──────── Information shown ────────

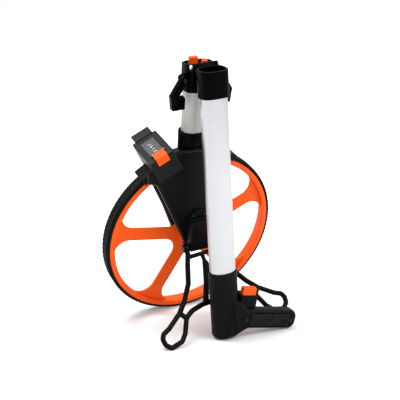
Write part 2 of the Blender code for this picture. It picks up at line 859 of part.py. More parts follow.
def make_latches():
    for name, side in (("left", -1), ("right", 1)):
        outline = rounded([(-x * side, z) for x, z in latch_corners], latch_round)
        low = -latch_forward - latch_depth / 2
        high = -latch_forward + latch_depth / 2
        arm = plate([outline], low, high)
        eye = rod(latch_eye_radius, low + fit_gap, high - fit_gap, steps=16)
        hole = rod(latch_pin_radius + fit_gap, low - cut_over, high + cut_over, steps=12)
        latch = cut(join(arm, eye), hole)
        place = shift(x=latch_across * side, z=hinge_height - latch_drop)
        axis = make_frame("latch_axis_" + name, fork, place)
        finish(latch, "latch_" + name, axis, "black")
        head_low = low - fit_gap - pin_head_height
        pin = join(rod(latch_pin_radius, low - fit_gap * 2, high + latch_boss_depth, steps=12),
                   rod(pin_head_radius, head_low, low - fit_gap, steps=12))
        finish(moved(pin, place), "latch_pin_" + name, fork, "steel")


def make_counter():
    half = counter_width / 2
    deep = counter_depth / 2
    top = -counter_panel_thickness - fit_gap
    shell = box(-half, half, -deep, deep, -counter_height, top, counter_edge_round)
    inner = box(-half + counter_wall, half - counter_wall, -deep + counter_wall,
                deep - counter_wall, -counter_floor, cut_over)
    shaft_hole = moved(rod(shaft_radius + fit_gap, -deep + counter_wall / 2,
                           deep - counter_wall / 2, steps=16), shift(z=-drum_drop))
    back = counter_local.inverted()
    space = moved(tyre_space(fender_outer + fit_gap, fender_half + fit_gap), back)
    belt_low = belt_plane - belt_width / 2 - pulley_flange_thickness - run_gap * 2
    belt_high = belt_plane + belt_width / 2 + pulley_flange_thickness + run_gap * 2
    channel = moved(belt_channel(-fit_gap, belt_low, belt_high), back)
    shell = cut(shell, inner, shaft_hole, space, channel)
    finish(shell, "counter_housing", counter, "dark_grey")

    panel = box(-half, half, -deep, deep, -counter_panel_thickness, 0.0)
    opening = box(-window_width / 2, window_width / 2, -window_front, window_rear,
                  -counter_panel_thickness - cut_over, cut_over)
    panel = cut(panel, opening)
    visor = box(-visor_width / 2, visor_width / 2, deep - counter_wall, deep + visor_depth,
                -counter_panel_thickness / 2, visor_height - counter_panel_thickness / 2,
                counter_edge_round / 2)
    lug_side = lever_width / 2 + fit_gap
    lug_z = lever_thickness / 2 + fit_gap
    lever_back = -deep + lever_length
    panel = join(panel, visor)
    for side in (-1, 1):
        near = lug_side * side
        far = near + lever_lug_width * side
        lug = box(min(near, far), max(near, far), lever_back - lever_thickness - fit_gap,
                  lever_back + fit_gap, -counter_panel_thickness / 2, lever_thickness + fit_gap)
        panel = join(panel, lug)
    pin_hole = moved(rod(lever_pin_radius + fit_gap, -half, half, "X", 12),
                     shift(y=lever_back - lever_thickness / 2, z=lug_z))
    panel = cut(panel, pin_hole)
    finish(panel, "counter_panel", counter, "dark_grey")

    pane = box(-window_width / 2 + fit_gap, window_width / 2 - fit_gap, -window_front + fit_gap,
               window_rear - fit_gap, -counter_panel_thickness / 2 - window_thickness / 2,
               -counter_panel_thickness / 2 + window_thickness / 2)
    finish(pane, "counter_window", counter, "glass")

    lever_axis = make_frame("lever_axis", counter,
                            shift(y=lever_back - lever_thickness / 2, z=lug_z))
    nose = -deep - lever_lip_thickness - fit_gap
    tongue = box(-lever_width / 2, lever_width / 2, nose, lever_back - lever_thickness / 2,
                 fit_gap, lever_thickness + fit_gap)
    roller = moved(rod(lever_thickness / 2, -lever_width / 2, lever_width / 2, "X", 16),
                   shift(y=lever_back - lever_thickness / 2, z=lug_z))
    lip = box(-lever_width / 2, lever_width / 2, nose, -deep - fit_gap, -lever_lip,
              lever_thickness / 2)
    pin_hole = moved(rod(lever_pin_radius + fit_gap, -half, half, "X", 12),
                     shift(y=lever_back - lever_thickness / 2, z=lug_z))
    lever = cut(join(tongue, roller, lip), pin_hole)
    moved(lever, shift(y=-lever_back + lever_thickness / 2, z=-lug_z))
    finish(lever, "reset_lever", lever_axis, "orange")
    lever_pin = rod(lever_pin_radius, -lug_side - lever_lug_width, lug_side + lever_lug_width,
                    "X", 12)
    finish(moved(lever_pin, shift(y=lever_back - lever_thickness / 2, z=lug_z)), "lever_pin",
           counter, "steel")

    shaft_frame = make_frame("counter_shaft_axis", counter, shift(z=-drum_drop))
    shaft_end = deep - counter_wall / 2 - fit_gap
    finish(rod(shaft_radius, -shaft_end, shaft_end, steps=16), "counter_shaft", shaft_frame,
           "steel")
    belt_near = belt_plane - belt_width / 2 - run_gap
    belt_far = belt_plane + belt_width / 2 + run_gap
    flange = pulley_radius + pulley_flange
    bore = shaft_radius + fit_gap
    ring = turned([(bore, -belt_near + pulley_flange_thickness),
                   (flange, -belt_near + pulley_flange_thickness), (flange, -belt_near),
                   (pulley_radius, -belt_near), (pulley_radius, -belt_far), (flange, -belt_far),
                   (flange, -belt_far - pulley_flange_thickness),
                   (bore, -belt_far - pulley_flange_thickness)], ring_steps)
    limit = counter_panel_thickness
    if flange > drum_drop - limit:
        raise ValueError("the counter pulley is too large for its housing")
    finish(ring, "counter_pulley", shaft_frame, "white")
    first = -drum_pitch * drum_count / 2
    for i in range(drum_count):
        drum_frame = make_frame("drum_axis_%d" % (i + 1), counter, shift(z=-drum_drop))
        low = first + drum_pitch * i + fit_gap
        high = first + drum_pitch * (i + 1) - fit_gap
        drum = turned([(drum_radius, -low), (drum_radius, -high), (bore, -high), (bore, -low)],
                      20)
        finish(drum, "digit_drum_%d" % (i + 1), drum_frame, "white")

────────

> **Problem requirements**:
Quote the entire listing above exactly.

> **Expected answer**:
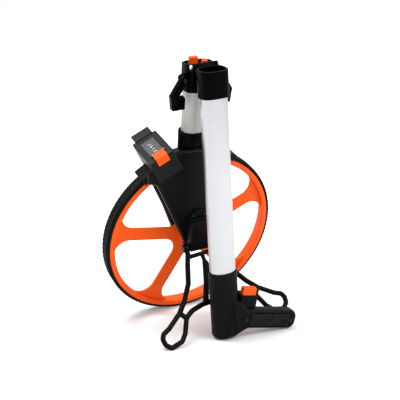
Write part 2 of the Blender code for this picture. It picks up at line 859 of part.py. More parts follow.
def make_latches():
    for name, side in (("left", -1), ("right", 1)):
        outline = rounded([(-x * side, z) for x, z in latch_corners], latch_round)
        low = -latch_forward - latch_depth / 2
        high = -latch_forward + latch_depth / 2
        arm = plate([outline], low, high)
        eye = rod(latch_eye_radius, low + fit_gap, high - fit_gap, steps=16)
        hole = rod(latch_pin_radius + fit_gap, low - cut_over, high + cut_over, steps=12)
        latch = cut(join(arm, eye), hole)
        place = shift(x=latch_across * side, z=hinge_height - latch_drop)
        axis = make_frame("latch_axis_" + name, fork, place)
        finish(latch, "latch_" + name, axis, "black")
        head_low = low - fit_gap - pin_head_height
        pin = join(rod(latch_pin_radius, low - fit_gap * 2, high + latch_boss_depth, steps=12),
                   rod(pin_head_radius, head_low, low - fit_gap, steps=12))
        finish(moved(pin, place), "latch_pin_" + name, fork, "steel")


def make_counter():
    half = counter_width / 2
    deep = counter_depth / 2
    top = -counter_panel_thickness - fit_gap
    shell = box(-half, half, -deep, deep, -counter_height, top, counter_edge_round)
    inner = box(-half + counter_wall, half - counter_wall, -deep + counter_wall,
                deep - counter_wall, -counter_floor, cut_over)
    shaft_hole = moved(rod(shaft_radius + fit_gap, -deep + counter_wall / 2,
                           deep - counter_wall / 2, steps=16), shift(z=-drum_drop))
    back = counter_local.inverted()
    space = moved(tyre_space(fender_outer + fit_gap, fender_half + fit_gap), back)
    belt_low = belt_plane - belt_width / 2 - pulley_flange_thickness - run_gap * 2
    belt_high = belt_plane + belt_width / 2 + pulley_flange_thickness + run_gap * 2
    channel = moved(belt_channel(-fit_gap, belt_low, belt_high), back)
    shell = cut(shell, inner, shaft_hole, space, channel)
    finish(shell, "counter_housing", counter, "dark_grey")

    panel = box(-half, half, -deep, deep, -counter_panel_thickness, 0.0)
    opening = box(-window_width / 2, window_width / 2, -window_front, window_rear,
                  -counter_panel_thickness - cut_over, cut_over)
    panel = cut(panel, opening)
    visor = box(-visor_width / 2, visor_width / 2, deep - counter_wall, deep + visor_depth,
                -counter_panel_thickness / 2, visor_height - counter_panel_thickness / 2,
                counter_edge_round / 2)
    lug_side = lever_width / 2 + fit_gap
    lug_z = lever_thickness / 2 + fit_gap
    lever_back = -deep + lever_length
    panel = join(panel, visor)
    for side in (-1, 1):
        near = lug_side * side
        far = near + lever_lug_width * side
        lug = box(min(near, far), max(near, far), lever_back - lever_thickness - fit_gap,
                  lever_back + fit_gap, -counter_panel_thickness / 2, lever_thickness + fit_gap)
        panel = join(panel, lug)
    pin_hole = moved(rod(lever_pin_radius + fit_gap, -half, half, "X", 12),
                     shift(y=lever_back - lever_thickness / 2, z=lug_z))
    panel = cut(panel, pin_hole)
    finish(panel, "counter_panel", counter, "dark_grey")

    pane = box(-window_width / 2 + fit_gap, window_width / 2 - fit_gap, -window_front + fit_gap,
               window_rear - fit_gap, -counter_panel_thickness / 2 - window_thickness / 2,
               -counter_panel_thickness / 2 + window_thickness / 2)
    finish(pane, "counter_window", counter, "glass")

    lever_axis = make_frame("lever_axis", counter,
                            shift(y=lever_back - lever_thickness / 2, z=lug_z))
    nose = -deep - lever_lip_thickness - fit_gap
    tongue = box(-lever_width / 2, lever_width / 2, nose, lever_back - lever_thickness / 2,
                 fit_gap, lever_thickness + fit_gap)
    roller = moved(rod(lever_thickness / 2, -lever_width / 2, lever_width / 2, "X", 16),
                   shift(y=lever_back - lever_thickness / 2, z=lug_z))
    lip = box(-lever_width / 2, lever_width / 2, nose, -deep - fit_gap, -lever_lip,
              lever_thickness / 2)
    pin_hole = moved(rod(lever_pin_radius + fit_gap, -half, half, "X", 12),
                     shift(y=lever_back - lever_thickness / 2, z=lug_z))
    lever = cut(join(tongue, roller, lip), pin_hole)
    moved(lever, shift(y=-lever_back + lever_thickness / 2, z=-lug_z))
    finish(lever, "reset_lever", lever_axis, "orange")
    lever_pin = rod(lever_pin_radius, -lug_side - lever_lug_width, lug_side + lever_lug_width,
                    "X", 12)
    finish(moved(lever_pin, shift(y=lever_back - lever_thickness / 2, z=lug_z)), "lever_pin",
           counter, "steel")

    shaft_frame = make_frame("counter_shaft_axis", counter, shift(z=-drum_drop))
    shaft_end = deep - counter_wall / 2 - fit_gap
    finish(rod(shaft_radius, -shaft_end, shaft_end, steps=16), "counter_shaft", shaft_frame,
           "steel")
    belt_near = belt_plane - belt_width / 2 - run_gap
    belt_far = belt_plane + belt_width / 2 + run_gap
    flange = pulley_radius + pulley_flange
    bore = shaft_radius + fit_gap
    ring = turned([(bore, -belt_near + pulley_flange_thickness),
                   (flange, -belt_near + pulley_flange_thickness), (flange, -belt_near),
                   (pulley_radius, -belt_near), (pulley_radius, -belt_far), (flange, -belt_far),
                   (flange, -belt_far - pulley_flange_thickness),
                   (bore, -belt_far - pulley_flange_thickness)], ring_steps)
    limit = counter_panel_thickness
    if flange > drum_drop - limit:
        raise ValueError("the counter pulley is too large for its housing")
    finish(ring, "counter_pulley", shaft_frame, "white")
    first = -drum_pitch * drum_count / 2
    for i in range(drum_count):
        drum_frame = make_frame("drum_axis_%d" % (i + 1), counter, shift(z=-drum_drop))
        low = first + drum_pitch * i + fit_gap
        high = first + drum_pitch * (i + 1) - fit_gap
        drum = turned([(drum_radius, -low), (drum_radius, -high), (bore, -high), (bore, -low)],
                      20)
        finish(drum, "digit_drum_%d" % (i + 1), drum_frame, "white")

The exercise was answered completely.